The Bad News Bears was filmed in and around Los Angeles, primarily in the San Fernando Valley. The field where they played is in Mason Park on Mason Avenue in Chatsworth. In the film, the Bears were sponsored by an actual company, Chico's Bail Bonds. One scene was filmed in the council chamber at Los Angeles City Hall.
The film was notable in its time for the amount of vulgarity, (including profanity and ethnic slurs) from the mouths of the various child actors who played the principal roles (specifically, Tanner Boyle played by Chris Barnes, quoted as calling his teammates "a bunch of Jews, spics, niggers, pansies, and a booger-eating moron"). Most of the questionable dialogue was used for comic effect. A true product of the mid-1970s, it includes a scene that would most likely no longer be allowed in a PG-rated film today: An inebriated Buttermaker drives the players, who are not wearing seatbelts, in an open-top convertible, with a broken windshield.

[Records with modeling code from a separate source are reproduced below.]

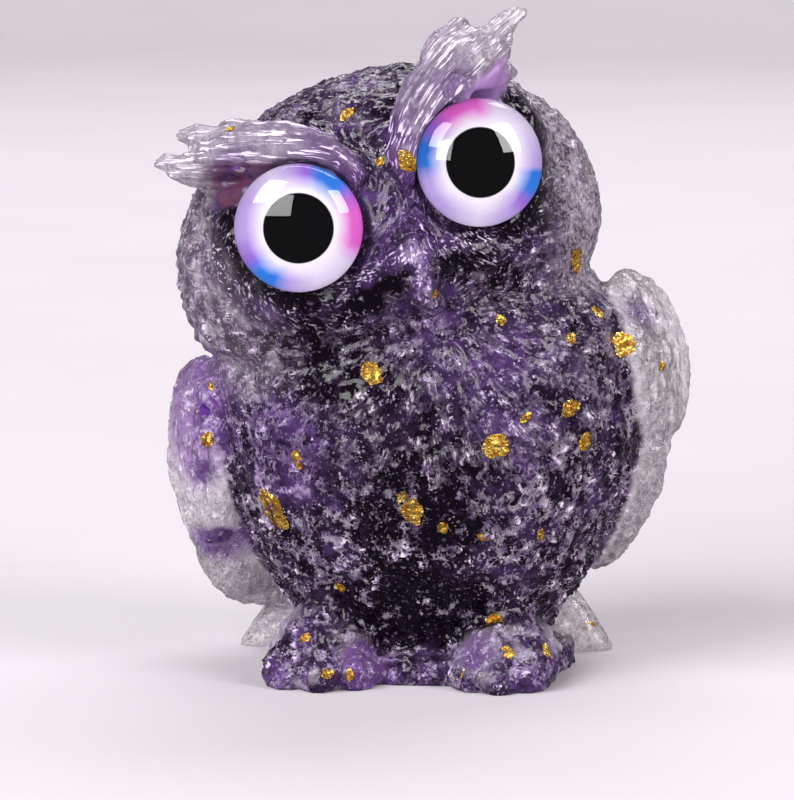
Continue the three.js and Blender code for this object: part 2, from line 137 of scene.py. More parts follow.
def largest_part(mesh):
    """Keeps only the largest connected skin of a mesh."""
    points, edges = arrays(mesh)
    label = np.arange(len(points))
    while True:
        low = np.minimum(label[edges[:, 0]], label[edges[:, 1]])
        before = label.copy()
        np.minimum.at(label, edges[:, 0], low)
        np.minimum.at(label, edges[:, 1], low)
        label = label[label]
        if (label == before).all():
            break
    names, counts = np.unique(label, return_counts=True)
    keep = names[counts.argmax()]
    if len(names) > 1:
        body = bmesh.new()
        body.from_mesh(mesh)
        body.verts.ensure_lookup_table()
        loose = [body.verts[i] for i in np.nonzero(label != keep)[0]]
        bmesh.ops.delete(body, geom=loose, context="VERTS")
        body.to_mesh(mesh)
        body.free()
    return mesh


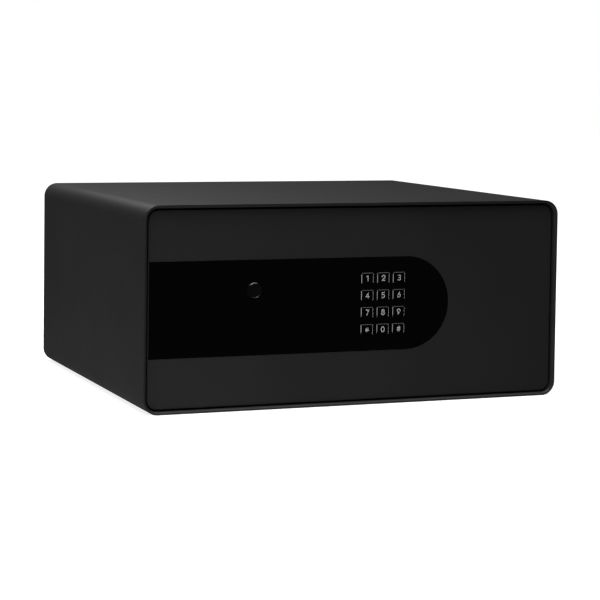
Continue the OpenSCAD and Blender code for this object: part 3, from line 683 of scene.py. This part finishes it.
def make_floor_mat(materials):
    """Felt mat with round corners and holes over the anchors, lying a little uneven."""
    low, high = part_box("floor_mat")
    size_x, size_y = high.x - low.x, high.y - low.y
    mid_x, mid_y = (low.x + high.x) / 2, (low.y + high.y) / 2
    half_x, half_y = size_x / 2 - MAT_CORNER, size_y / 2 - MAT_CORNER

    def past_outline(x, y):
        """Distance outside the mat's outline, negative inside it. Plain numbers, since a Vector
        is too coarse for points that lie just on the outline."""
        dx = max(0.0, abs(x - mid_x) - half_x)
        dy = max(0.0, abs(y - mid_y) - half_y)
        return math.hypot(dx, dy) - MAT_CORNER

    def pulled(x, y):
        """Moves a grid point onto the outline or a hole's edge when it is past it."""
        if past_outline(x, y) > 0:
            mid = Vector((mid_x, mid_y))
            q = Vector((x, y)) - mid
            core = Vector((max(-half_x, min(half_x, q.x)), max(-half_y, min(half_y, q.y))))
            return tuple(mid + core + (q - core).normalized() * MAT_CORNER)
        for hx, hy in MAT_HOLES:
            d = math.hypot(x - hx, y - hy)
            if 1e-9 < d < MAT_HOLE_R:
                return hx + (x - hx) * MAT_HOLE_R / d, hy + (y - hy) * MAT_HOLE_R / d
        return x, y

    points, keep = [], []
    for j in range(MAT_CELLS_Y + 1):
        for i in range(MAT_CELLS_X + 1):
            x0 = low.x + size_x * i / MAT_CELLS_X
            y0 = low.y + size_y * j / MAT_CELLS_Y
            keep.append(not any(math.hypot(x0 - hx, y0 - hy) < MAT_HOLE_R - HOLE_SNAP
                                for hx, hy in MAT_HOLES))
            x, y = pulled(x0, y0)
            inside = max(0.0, min(1.0, -past_outline(x0, y0) / EDGE_FADE))
            drop = EDGE_DROP * (1 - inside) ** 2
            points.append((x, y, high.z - 0.15 * MM + mat_surface(x, y) - drop))
    row = MAT_CELLS_X + 1
    quads = ((j * row + i, j * row + i + 1, (j + 1) * row + i + 1, (j + 1) * row + i)
             for j in range(MAT_CELLS_Y) for i in range(MAT_CELLS_X))
    mat = mesh_object("felt_floor_mat", points, [q for q in quads if all(keep[k] for k in q)])
    with mesh_edit(mat) as work:
        bmesh.ops.remove_doubles(work, verts=work.verts, dist=1e-6)
        bmesh.ops.dissolve_degenerate(work, dist=1e-6, edges=work.edges)
        loose = [v for v in work.verts if not v.link_faces]
        bmesh.ops.delete(work, geom=loose, context="VERTS")
        rim = [e for e in work.edges if len(e.link_faces) == 1]
        made = bmesh.ops.extrude_edge_only(work, edges=rim)
        for vertex in (v for v in made["geom"] if isinstance(v, bmesh.types.BMVert)):
            vertex.co.z = low.z + 0.05 * MM
        bmesh.ops.recalc_face_normals(work, faces=work.faces)
    smooth_by_angle(mat, 50)
    mat.data.materials.append(materials["grey_felt"])
    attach(mat, "cabinet")
    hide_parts("floor_mat")


# ---------------------------------------------------------------- all of it

bpy.context.scene.view_settings.view_transform = "Standard"
make_camera()
make_studio()
materials = make_materials()
finish_cad_pieces(materials)
make_keys(materials)
make_cap(materials)
make_floor_mat(materials)
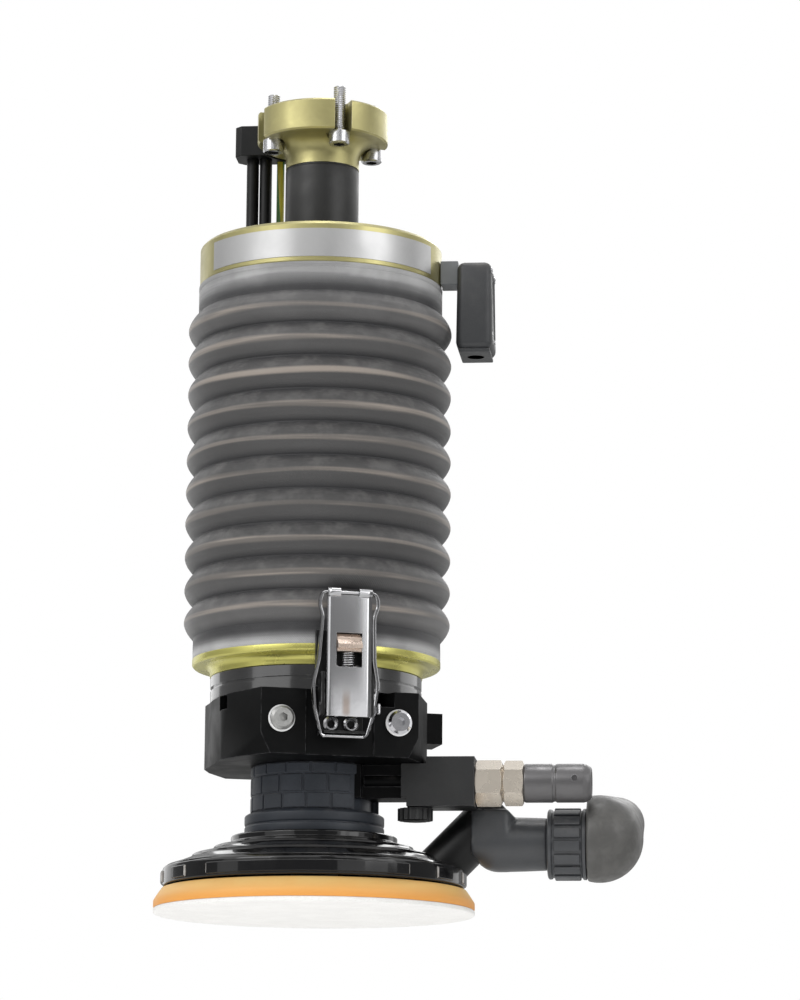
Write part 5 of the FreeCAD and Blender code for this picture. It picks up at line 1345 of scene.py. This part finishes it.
class FLANGE_OT_inner_works(Operator):
    """Finish the cylinder, guides, sensor, board, valve and motor inside"""

    bl_idname = "flange.inner_works"
    bl_label = "Inner works"

    def execute(self, context):
        dress("turned_aluminium", "cylinder_tube", "cylinder_end_cap", "guide_housing", "load_cell", "piston")
        dress("ground_steel_bar", "piston_rod", "guide_shafts", "sensor_rod", "rotor_spindle", "motor_liner")
        dress("plated_screw_steel", "position_sensor", "motor_bearings")
        dress("sintered_bronze", "plain_bushes")
        dress("black_seal_rubber", "seals")
        dress("grey_valve_plastic", "pressure_valve")
        dress("green_board_lacquer", "control_board")
        return {"FINISHED"}


class FLANGE_OT_stage(Operator):
    """Set up the floor, the lamps, the world and the camera"""

    bl_idname = "flange.stage"
    bl_label = "Stage"

    def execute(self, context):
        stage = context.scene.flange_stage
        self.make_world(context.scene, stage)
        self.make_floor(stage)
        self.make_cards(stage)
        aim = Vector((0.039, 0, -0.19))
        for name, power, size, place in (("key_lamp", stage.key, 1.3, (-1.5, -1.7, 1.2)),
                                         ("fill_lamp", stage.fill, 1.1, (1.9, -1.2, 0.4)),
                                         ("back_lamp", stage.fill, 1.0, (0.6, 2.0, 0.9)),
                                         ("top_lamp", stage.top, 0.6, (0.1, 0.1, 1.7)),
                                         ("low_lamp", stage.low, 0.8, (-0.2, -0.9, -1.2))):
            lamp = bpy.data.lights.new(name, "AREA")
            lamp.energy, lamp.size = power, size
            holder = self.hold(context.scene, lamp, place, aim)
            holder.visible_camera = False
        camera = bpy.data.cameras.new("photo_view")
        camera.lens, camera.sensor_fit = stage.lens, "AUTO"
        camera.clip_start, camera.clip_end = 0.05, 50.0
        eye = (0.21374, -1.78876, -0.54332)
        context.scene.camera = self.hold(context.scene, camera, eye, aim, tilt=0.466)
        context.scene.view_settings.view_transform = "Standard"
        return {"FINISHED"}

    def hold(self, scene, data, place, aim, tilt=0.0):
        """Puts a lamp or camera at a place, pointed at its aim and tilted by an angle."""
        holder = bpy.data.objects.new(data.name, data)
        scene.collection.objects.link(holder)
        holder.location = place
        gaze = (aim - holder.location).to_track_quat("-Z", "Y").to_matrix().to_4x4()
        holder.rotation_euler = (gaze @ round_z(tilt)).to_euler()
        return holder

    def make_world(self, scene, stage):
        """White behind the object and in its reflections, and a plain level of light on it."""
        scene.world = bpy.data.worlds.new("studio")
        scene.world.use_nodes = True
        tree = scene.world.node_tree
        path = node(tree, "LightPath").outputs
        seen = maths(tree, "MAXIMUM", path["Is Camera Ray"], path["Is Glossy Ray"])
        seen = maths(tree, "MAXIMUM", seen, path["Is Transmission Ray"])
        light = tree.nodes["Background"]
        light.inputs["Color"].default_value = WHITE
        light.inputs["Strength"].default_value = stage.ambient
        white = node(tree, "Background", {"Color": WHITE, "Strength": 1.0})
        mixed = node(tree, "MixShader", {0: seen, 1: light.outputs[0], 2: white.outputs[0]})
        tree.links.new(mixed.outputs[0], tree.nodes["World Output"].inputs["Surface"])

    def make_cards(self, stage):
        """Upright cards all round, seen only in reflections: a dim room with windows and posts above."""
        reach, sides = 3000, 120
        for name, base, height, dim, bright, windows in (
                ("low_cards", -1900, 1870, 1.0, 4, LOW_WINDOWS),
                ("middle_cards", -30, 980, 1.0, 4, MIDDLE_WINDOWS),
                ("high_cards", 950, 1350, 0.3, 7, HIGH_WINDOWS)):
            cards = prism(name, sides, reach, height, (0, 0, base))
            edit(cards)
            select_faces(cards, lambda centre, normal: abs(normal.z) > 0.5)
            bpy.ops.mesh.delete(type="FACE")
            leave_edit()
            for level, share in (("_dim", dim), ("_lit", bright)):
                material = bpy.data.materials.new(name + level)
                material.use_nodes = True
                tree = material.node_tree
                glow = node(tree, "Emission", {"Color": WHITE, "Strength": stage.card * share})
                tree.links.new(glow.outputs[0], tree.nodes["Material Output"].inputs["Surface"])

            def lit(centre, normal):
                around = math.degrees(math.atan2(centre.x, -centre.y))
                return any(start < around < end for start, end in windows)

            second_finish(cards, name + "_dim", name + "_lit", lit)
            for kind in ("camera", "diffuse", "transmission", "shadow", "volume_scatter"):
                setattr(cards, "visible_" + kind, False)

    def make_floor(self, stage):
        """A pale disc of floor that fades out and is clear from below."""
        floor = bake_place(start_with(bpy.ops.mesh.primitive_circle_add, "studio_floor", vertices=96,
                                      radius=2.4, fill_type="NGON", location=(0, 0, -stage.floor_drop)))
        tree, shader, place = new_finish("pale_floor", Base_Color=(*stage.floor, 1.0), Roughness=0.8,
                                         Specular_IOR_Level=0.2)
        reach = node(tree, "VectorMath", {0: place}, operation="LENGTH").outputs["Value"]
        faded = ramp(tree, reach, 0.9, 2.2)
        gone = maths(tree, "MAXIMUM", faded, node(tree, "NewGeometry").outputs["Backfacing"])
        clear = node(tree, "BsdfTransparent")
        mixed = node(tree, "MixShader", {0: gone, 1: shader.outputs[0], 2: clear.outputs[0]})
        tree.links.new(mixed.outputs[0], tree.nodes["Material Output"].inputs["Surface"])
        floor.data.materials.append(bpy.data.materials["pale_floor"])
        floor.visible_shadow = False


STEPS = (FLANGE_OT_finishes, FLANGE_OT_adapter, FLANGE_OT_top_cover, FLANGE_OT_bellows,
         FLANGE_OT_lower_flange, FLANGE_OT_clamp_block, FLANGE_OT_latches, FLANGE_OT_side_box,
         FLANGE_OT_lines, FLANGE_OT_grip, FLANGE_OT_skirt, FLANGE_OT_air_inlet, FLANGE_OT_dust_outlet,
         FLANGE_OT_inner_works, FLANGE_OT_stage)
SETTINGS = {"flange_colours": FlangeColours, "flange_bellows": BellowsSizes, "flange_grip": GripSizes,
            "flange_stage": StageSettings}


class FLANGE_PT_panel(Panel):
    """Lists the pieces and their settings"""

    bl_idname = "FLANGE_PT_panel"
    bl_label = "Contact flange"
    bl_space_type = "VIEW_3D"
    bl_region_type = "UI"
    bl_category = "Contact flange"

    def draw(self, context):
        for name, kind in SETTINGS.items():
            column = self.layout.column()
            for key in kind.__annotations__:
                column.prop(getattr(context.scene, name), key)
        for step in STEPS:
            self.layout.operator(step.bl_idname)


def register():
    for kind in (*SETTINGS.values(), *STEPS, FLANGE_PT_panel):
        bpy.utils.register_class(kind)
    for name, kind in SETTINGS.items():
        setattr(bpy.types.Scene, name, PointerProperty(type=kind))


def unregister():
    for name in SETTINGS:
        delattr(bpy.types.Scene, name)
    for kind in (FLANGE_PT_panel, *reversed(STEPS), *reversed(SETTINGS.values())):
        bpy.utils.unregister_class(kind)


def main():
    register()
    for step in STEPS:
        family, action = step.bl_idname.split(".")
        getattr(getattr(bpy.ops, family), action)()


if __name__ == "__main__":
    main()
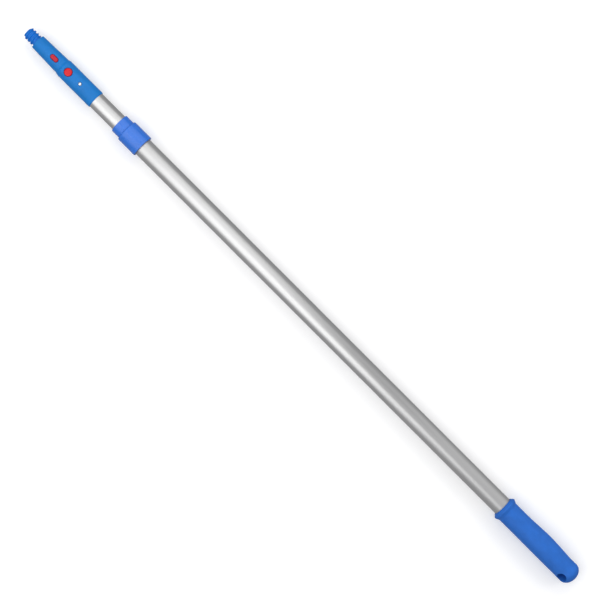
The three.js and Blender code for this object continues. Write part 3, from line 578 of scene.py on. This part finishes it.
def lever_spring():
    """A wire swept along a helix: the wire's circle is carried on the outward and upward directions of
    each point (r cos a, r sin a, rise) of the coil, whose pitch closes at both ends."""
    low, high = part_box("lever_spring")
    wire = 0.4 * MM
    turns, steps, sides = 5.0, 320, 14
    coil = (high.y - low.y) / 2 - wire
    share = np.linspace(0, 1, steps)[:, None]
    angle = 2 * math.pi * turns * share
    rise = share - 0.09 * np.sin(2 * math.pi * share)
    height = low.z + wire + rise * (high.z - low.z - 2 * wire)
    around = (np.arange(sides) * 2 * math.pi / sides)[None, :]
    reach = coil + wire * np.cos(around)
    along, across = reach * np.cos(angle), reach * np.sin(angle)
    points = np.stack([BUTTON_X + along, across, height + wire * np.sin(around)], axis=-1)
    ends = points[[0, -1]].mean(axis=1, keepdims=True) + np.zeros((2, sides, 1))
    points = np.concatenate([ends[:1], points, ends[1:]])
    rows = points.transpose(1, 0, 2)
    faces = quads(sides, steps + 2, False)
    made = piece_from("button_spring", rows.reshape(-1, 3), faces, sharp_degrees=60)
    dress(made, SPRING_STEEL, "inner_section", "spring_steel", "lever_spring")
    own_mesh(made)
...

The Bad News Bears received positive reviews from critics. Rotten Tomatoes gives the film a score of 96%, based on reviews from 26 critics, with an average rating of 7.7/10. The site's critical consensus reads, "The Bad News Bears is rude, profane, and cynical, but shot through with honest, unforced humor, and held together by a deft, understated performance from Walter Matthau."
Speaking about the popularity of the movie and her character on MLB Network’s Costas at the Movies in 2013, Tatum O’Neal said, "It’s so funny because I have a group of 48-year-old men, like Vince Vaughn…who have posters of 'Bad News Bears,' Jason Patric, Quentin Tarantino. There’s a group of people, mostly men, who think that character of Amanda Whurlitzer is the most appealing little girl at that age…It must be a toughness with a little femininity."
Walter Matthau was nominated for a BAFTA award for Best Performance by an Actor in a Comedy. The screenplay by Bill Lancaster, son of actor Burt Lancaster, was winner of a Writers Guild of America award.
Saturday Night Live did a parody of the film with Matthau as the guest host called The Bad News Bees with John Belushi, Dan Aykroyd and the rest in their recurring bee costumes. This subtly dealt with masturbation which was referred to as "buzzing-off".
- AFI's 100 Years...100 Laughs—nominated
- AFI's 10 Top 10—nominated sports film
- AFI's 100 Years...100 Cheers—nominated
- Box Office Information for The Bad News Bears. The Wrap. Retrieved April 4, 2013.
- "The Bad News Bears, Box Office Information". The Numbers. Retrieved January 23, 2012.
- "Ryan O'Neal: Does Father Know Best?: Ryan O'Neal". Los Angeles Times. 23 July 1978. p. v24.
- Lee, Grant (28 August 1977). "Ryan O'Neal: A Love-Hate Story". Los Angeles Times. p. q1.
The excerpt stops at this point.